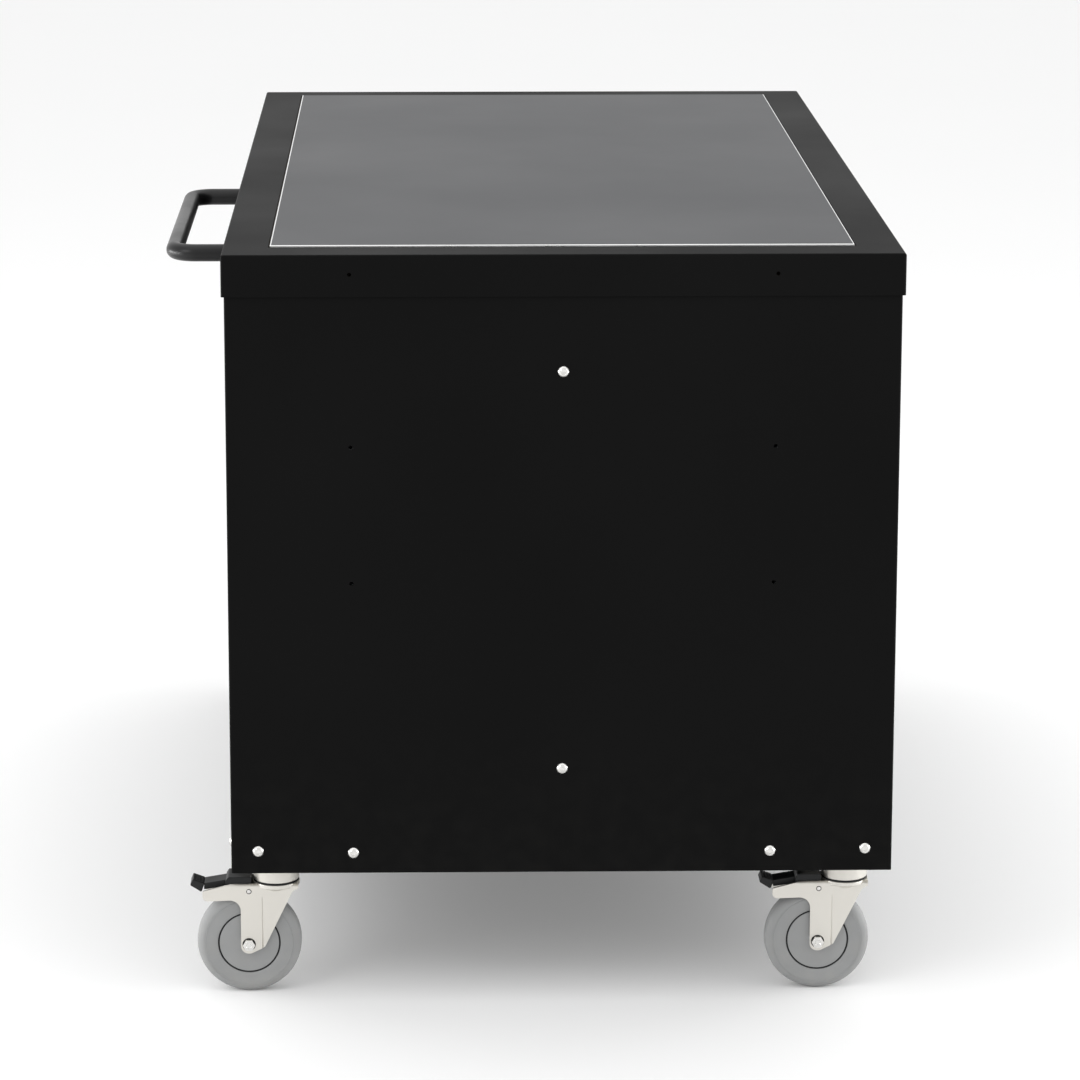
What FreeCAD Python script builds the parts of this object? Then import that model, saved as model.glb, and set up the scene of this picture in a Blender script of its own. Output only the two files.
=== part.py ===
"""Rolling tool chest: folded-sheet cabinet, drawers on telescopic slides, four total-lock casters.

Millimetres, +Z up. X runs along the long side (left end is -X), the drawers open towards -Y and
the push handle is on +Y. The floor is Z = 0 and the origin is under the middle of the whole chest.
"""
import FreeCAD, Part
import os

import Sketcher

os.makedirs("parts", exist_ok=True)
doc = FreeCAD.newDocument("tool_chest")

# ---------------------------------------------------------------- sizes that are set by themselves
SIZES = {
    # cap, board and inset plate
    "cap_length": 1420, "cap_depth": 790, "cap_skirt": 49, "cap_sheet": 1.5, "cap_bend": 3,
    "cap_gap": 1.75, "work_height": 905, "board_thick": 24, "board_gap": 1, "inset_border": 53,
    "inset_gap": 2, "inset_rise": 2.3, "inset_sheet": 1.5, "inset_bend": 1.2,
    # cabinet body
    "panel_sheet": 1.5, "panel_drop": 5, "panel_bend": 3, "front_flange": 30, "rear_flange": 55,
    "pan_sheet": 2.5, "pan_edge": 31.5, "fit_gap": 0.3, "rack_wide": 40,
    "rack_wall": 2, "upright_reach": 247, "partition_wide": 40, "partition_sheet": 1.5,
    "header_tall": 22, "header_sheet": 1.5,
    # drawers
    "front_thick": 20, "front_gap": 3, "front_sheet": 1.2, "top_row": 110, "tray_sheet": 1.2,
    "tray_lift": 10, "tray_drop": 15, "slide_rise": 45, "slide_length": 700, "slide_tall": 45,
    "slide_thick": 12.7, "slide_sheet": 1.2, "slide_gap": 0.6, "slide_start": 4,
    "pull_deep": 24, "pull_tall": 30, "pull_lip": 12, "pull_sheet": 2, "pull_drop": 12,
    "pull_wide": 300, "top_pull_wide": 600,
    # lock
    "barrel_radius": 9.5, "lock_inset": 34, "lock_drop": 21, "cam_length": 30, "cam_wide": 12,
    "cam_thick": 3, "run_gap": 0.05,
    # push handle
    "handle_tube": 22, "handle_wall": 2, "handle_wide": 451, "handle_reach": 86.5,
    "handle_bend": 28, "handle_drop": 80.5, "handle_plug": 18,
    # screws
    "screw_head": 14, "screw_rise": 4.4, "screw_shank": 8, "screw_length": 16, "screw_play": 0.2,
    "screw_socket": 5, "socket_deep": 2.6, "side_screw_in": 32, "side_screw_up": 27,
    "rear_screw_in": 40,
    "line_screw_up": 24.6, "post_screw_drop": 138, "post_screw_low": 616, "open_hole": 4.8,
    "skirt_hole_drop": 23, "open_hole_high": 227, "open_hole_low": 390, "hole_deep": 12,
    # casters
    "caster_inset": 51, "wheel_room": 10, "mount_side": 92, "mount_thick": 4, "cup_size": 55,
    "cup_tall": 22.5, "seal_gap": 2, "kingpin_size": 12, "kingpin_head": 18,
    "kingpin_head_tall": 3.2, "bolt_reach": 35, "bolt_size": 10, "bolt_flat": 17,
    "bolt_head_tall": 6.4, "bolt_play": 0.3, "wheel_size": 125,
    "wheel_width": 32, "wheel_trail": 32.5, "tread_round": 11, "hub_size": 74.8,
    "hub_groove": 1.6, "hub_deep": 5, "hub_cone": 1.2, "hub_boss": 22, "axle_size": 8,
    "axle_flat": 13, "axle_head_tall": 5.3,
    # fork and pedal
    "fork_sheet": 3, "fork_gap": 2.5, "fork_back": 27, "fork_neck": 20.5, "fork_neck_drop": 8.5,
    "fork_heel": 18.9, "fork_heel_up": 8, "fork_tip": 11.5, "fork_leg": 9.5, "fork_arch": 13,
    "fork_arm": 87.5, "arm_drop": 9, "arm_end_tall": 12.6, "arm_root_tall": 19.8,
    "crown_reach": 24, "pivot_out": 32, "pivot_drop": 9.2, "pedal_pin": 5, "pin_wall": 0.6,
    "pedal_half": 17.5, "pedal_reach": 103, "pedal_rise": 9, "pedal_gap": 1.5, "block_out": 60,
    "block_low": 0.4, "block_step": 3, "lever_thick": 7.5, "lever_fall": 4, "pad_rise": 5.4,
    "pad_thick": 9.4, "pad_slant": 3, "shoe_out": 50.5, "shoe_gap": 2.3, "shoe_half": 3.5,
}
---
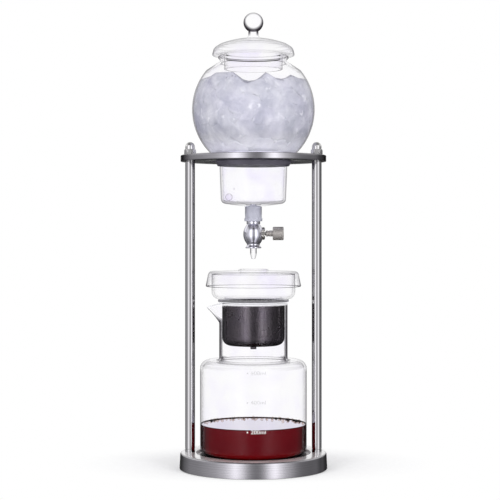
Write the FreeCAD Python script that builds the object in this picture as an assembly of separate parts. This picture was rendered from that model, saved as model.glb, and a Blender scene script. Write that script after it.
...
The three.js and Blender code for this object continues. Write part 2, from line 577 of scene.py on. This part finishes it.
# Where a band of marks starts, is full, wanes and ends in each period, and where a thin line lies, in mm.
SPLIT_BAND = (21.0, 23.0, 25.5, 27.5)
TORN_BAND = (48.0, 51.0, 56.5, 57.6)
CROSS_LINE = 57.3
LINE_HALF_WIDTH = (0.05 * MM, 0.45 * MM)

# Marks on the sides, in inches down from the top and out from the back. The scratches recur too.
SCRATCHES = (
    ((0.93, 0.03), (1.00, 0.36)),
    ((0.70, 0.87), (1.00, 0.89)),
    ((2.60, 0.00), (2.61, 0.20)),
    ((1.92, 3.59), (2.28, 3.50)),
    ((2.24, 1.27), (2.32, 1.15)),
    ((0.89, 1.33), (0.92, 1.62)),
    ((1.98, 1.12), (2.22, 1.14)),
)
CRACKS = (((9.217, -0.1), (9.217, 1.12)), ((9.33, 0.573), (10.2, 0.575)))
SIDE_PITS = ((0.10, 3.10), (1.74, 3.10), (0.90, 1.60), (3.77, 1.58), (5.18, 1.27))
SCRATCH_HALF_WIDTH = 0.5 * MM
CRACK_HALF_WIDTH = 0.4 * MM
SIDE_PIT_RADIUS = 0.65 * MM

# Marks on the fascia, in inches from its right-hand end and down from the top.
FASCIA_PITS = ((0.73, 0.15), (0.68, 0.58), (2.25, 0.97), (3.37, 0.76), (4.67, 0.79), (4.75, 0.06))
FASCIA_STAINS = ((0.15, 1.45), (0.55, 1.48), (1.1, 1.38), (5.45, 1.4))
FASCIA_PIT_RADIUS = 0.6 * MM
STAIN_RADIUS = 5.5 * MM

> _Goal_
Exactly those lines that run from the line with "The three.js and" through the line with "LINE_HALF_WIDTH = (0.05 * MM, 0.45 * MM)" are to be reproduced; both end lines belong to the range.

> _Exercise result_
The three.js and Blender code for this object continues. Write part 2, from line 577 of scene.py on. This part finishes it.
# Where a band of marks starts, is full, wanes and ends in each period, and where a thin line lies, in mm.
SPLIT_BAND = (21.0, 23.0, 25.5, 27.5)
TORN_BAND = (48.0, 51.0, 56.5, 57.6)
CROSS_LINE = 57.3
LINE_HALF_WIDTH = (0.05 * MM, 0.45 * MM)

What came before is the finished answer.